Generality is our attempt to answer: “Is this term a foundational idea that many other concepts depend on, or a more specific technique / variant / implementation detail?”

Higher generality corresponds to broader, more foundational concepts (e.g. “Machine Learning”, “Neural Networks”). Lower generality corresponds to narrower or more specialized concepts (e.g. fine‑tuning methods, particular architecture variants).

How we score it

Each term is scored from its title and summary.

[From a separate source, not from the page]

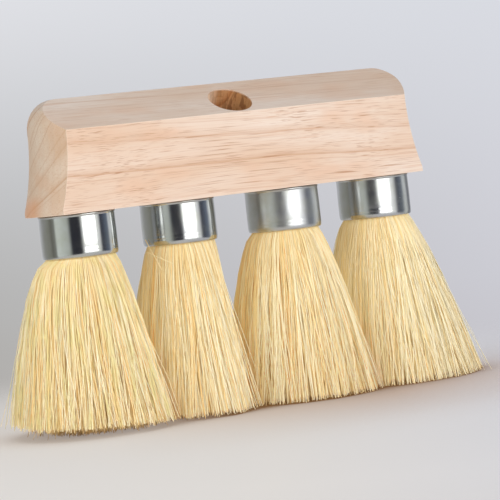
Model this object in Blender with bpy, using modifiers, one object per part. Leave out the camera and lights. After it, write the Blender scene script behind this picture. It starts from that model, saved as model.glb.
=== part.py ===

We ask a model for 7 independent scores on a 0–1 scale (with some randomness enabled), then:

  • Clamp each score to [0, 1]
  • Convert each score to an integer 0–1000
  • Average the 7 clamped scores and convert that average to 0–1000

The final stored value is that 0–1000 average. (We keep the 7 raw draws separately so we can see variance.)

How to use it

Generality is best used for ranking and sorting (“show me the most foundational concepts first”), not as a precise scientific measurement. Two close scores can be effectively tied.

Caveats

  • Model judgment: the score reflects a model’s conceptual judgment from a short summary, not a full literature review.
  • Some variance is intentional: taking 7 draws and averaging makes the score more stable than a single draw.
  • Scope matters: “general” here means general within AI/ML concepts, not across all of science.